Per deliberazione del fato, gli opposti dei nostri caratteri s’incrociarono. Lui calmo, comprensivo, sdrammatizzante. Io irrequieto, umorale, tranchant. Ne venne fuori un mix di temperato giornalismo. Lavoravamo bene insieme, ci s’intendeva con lo sguardo, le intuizioni precedevano i ragionamenti. Maniglio è stato un cronista caparbio: curioso del dettaglio periferico, rivelatore d’inimmaginabili sorprese; caritatevole verso le debolezze umane, da respingere come materia narrativa; umile nell’evitare boriose manifestazioni d’una cultura che pur possedeva d’alto profilo.

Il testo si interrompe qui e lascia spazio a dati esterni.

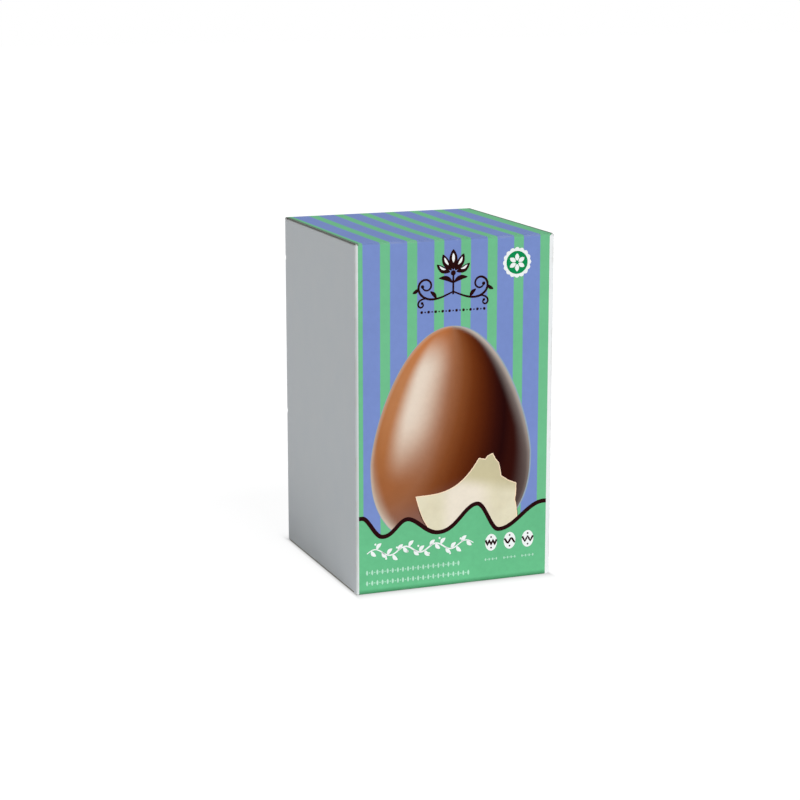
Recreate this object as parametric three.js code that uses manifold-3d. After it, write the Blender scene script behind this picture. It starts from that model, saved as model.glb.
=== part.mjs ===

Conosceva l’arte della leggerezza, aveva il dono della semplicità, voleva bene al prossimo prima che a sé stesso. Doti indispensabili al testimone d’un giornalismo popolare di qualità. Ecco il suo lascito prezioso: saper raccontare quel che succede senza protagonismi di scrittura, e invece partecipando delle vite altrui. Nel bene qualche volta, nel male qualche altra. Di frequente, infatti, è il negativo dell’esistenza a finire sui giornali, e senza uno spirito positivo -detto pìetas, non a caso- si corre il rischio d’una distorta spiegazione dei fatti. Che hanno una loro oggettività, e però esigono il costante individualismo interpretativo.

I giornali médiano tra quanto accade e quanti leggono: il talento del mediatore fa la differenza fra buona e cattiva informazione. Insegnamento sempre attuale, e specialmente in quest’epopea di marchio (e derive) social. Maniglio Botti figura nell’ideale galleria dei maestri d’un tale insegnamento, che han messo la vocazione al servizio del mestiere. Nobilitandolo. Cosa dire di più affettuoso/realistico verso il mio vecchio, caro, indimenticabile amico monarchico?